■ GIVEN TASK: Copy each line of the listing below exactly.

■ DATA PROVIDED:
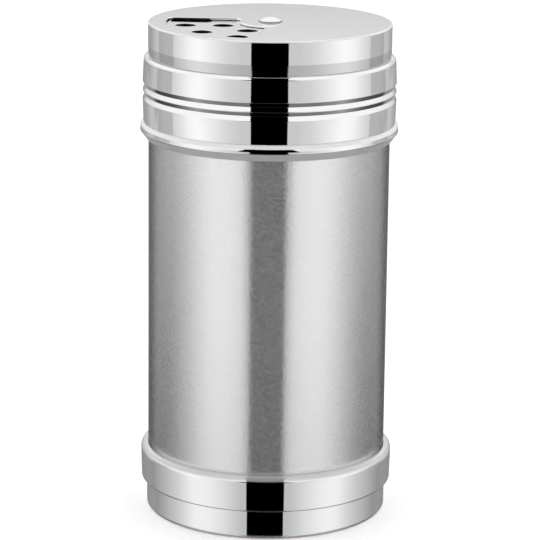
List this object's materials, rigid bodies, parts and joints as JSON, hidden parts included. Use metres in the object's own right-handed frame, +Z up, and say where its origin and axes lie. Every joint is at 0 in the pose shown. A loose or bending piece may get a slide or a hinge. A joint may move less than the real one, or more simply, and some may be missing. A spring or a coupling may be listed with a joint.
{
  "type": "seasoning shaker",
  "caption": "Round stainless steel seasoning pot: brushed tube, stepped polished base, screw lid with a rolled collar and a turning cap whose fan window opens sprinkle and pour holes.",
  "frame": {"origin": "centre of the pot's footprint, on the surface it stands on", "axes": "+Z up along the pot's axis; -Y towards the viewer of the picture, +X to the viewer's right"},
  "size_m": [0.064, 0.064, 0.1253],
  "materials": {
    "brushed_stainless": "brushed round the axis",
    "polished_stainless": "mirror polished",
    "plain_stainless": "mill finish",
    "soft_seal": "matt translucent white"
  },
  "bodies": {
    "container": {"container_tube": "brushed_stainless", "floor_pan": "plain_stainless", "base_cup": "polished_stainless", "neck_ring": "polished_stainless"},
    "seal": {"seal_ring": "soft_seal"},
    "pivot": {"pivot_rivet": "polished_stainless", "spring_washer": "plain_stainless", "rivet_washer": "plain_stainless"},
    "lid": {"lid_collar": "polished_stainless", "sieve_insert": "polished_stainless"},
    "cap": {"turning_cap": "polished_stainless"}
  },
  "joints": [
    {"name": "lid_lift", "type": "slide", "parent": "container", "child": "seal", "axis": [0, 0, 1], "range_m": [0, 0.05]},
    {"name": "lid_rise", "type": "slide", "parent": "seal", "child": "pivot", "axis": [0, 0, 1], "range_m": [0, 0.0044]},
    {"name": "lid_unscrew", "type": "hinge", "parent": "pivot", "child": "lid", "pos_m": [0, 0, 0.11], "axis": [0, 0, 1], "range_deg": [0, 720]},
    {"name": "cap_turn", "type": "hinge", "parent": "lid", "child": "cap", "pos_m": [0, 0, 0.12], "axis": [0, 0, 1], "continuous": true}
  ],
  "couplings": [
    {"joint": "lid_rise", "follows": "lid_unscrew", "m_per_rad": 0.00035}
  ]
}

■ SOLVED PROBLEM:
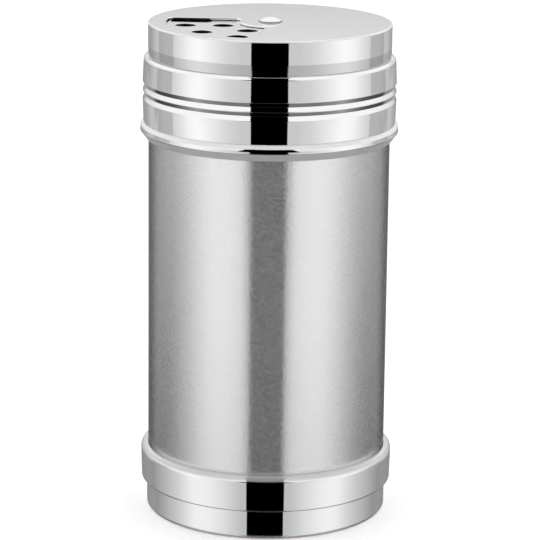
List this object's materials, rigid bodies, parts and joints as JSON, hidden parts included. Use metres in the object's own right-handed frame, +Z up, and say where its origin and axes lie. Every joint is at 0 in the pose shown. A loose or bending piece may get a slide or a hinge. A joint may move less than the real one, or more simply, and some may be missing. A spring or a coupling may be listed with a joint.
{
  "type": "seasoning shaker",
  "caption": "Round stainless steel seasoning pot: brushed tube, stepped polished base, screw lid with a rolled collar and a turning cap whose fan window opens sprinkle and pour holes.",
  "frame": {"origin": "centre of the pot's footprint, on the surface it stands on", "axes": "+Z up along the pot's axis; -Y towards the viewer of the picture, +X to the viewer's right"},
  "size_m": [0.064, 0.064, 0.1253],
  "materials": {
    "brushed_stainless": "brushed round the axis",
    "polished_stainless": "mirror polished",
    "plain_stainless": "mill finish",
    "soft_seal": "matt translucent white"
  },
  "bodies": {
    "container": {"container_tube": "brushed_stainless", "floor_pan": "plain_stainless", "base_cup": "polished_stainless", "neck_ring": "polished_stainless"},
    "seal": {"seal_ring": "soft_seal"},
    "pivot": {"pivot_rivet": "polished_stainless", "spring_washer": "plain_stainless", "rivet_washer": "plain_stainless"},
    "lid": {"lid_collar": "polished_stainless", "sieve_insert": "polished_stainless"},
    "cap": {"turning_cap": "polished_stainless"}
  },
  "joints": [
    {"name": "lid_lift", "type": "slide", "parent": "container", "child": "seal", "axis": [0, 0, 1], "range_m": [0, 0.05]},
    {"name": "lid_rise", "type": "slide", "parent": "seal", "child": "pivot", "axis": [0, 0, 1], "range_m": [0, 0.0044]},
    {"name": "lid_unscrew", "type": "hinge", "parent": "pivot", "child": "lid", "pos_m": [0, 0, 0.11], "axis": [0, 0, 1], "range_deg": [0, 720]},
    {"name": "cap_turn", "type": "hinge", "parent": "lid", "child": "cap", "pos_m": [0, 0, 0.12], "axis": [0, 0, 1], "continuous": true}
  ],
  "couplings": [
    {"joint": "lid_rise", "follows": "lid_unscrew", "m_per_rad": 0.00035}
  ]
}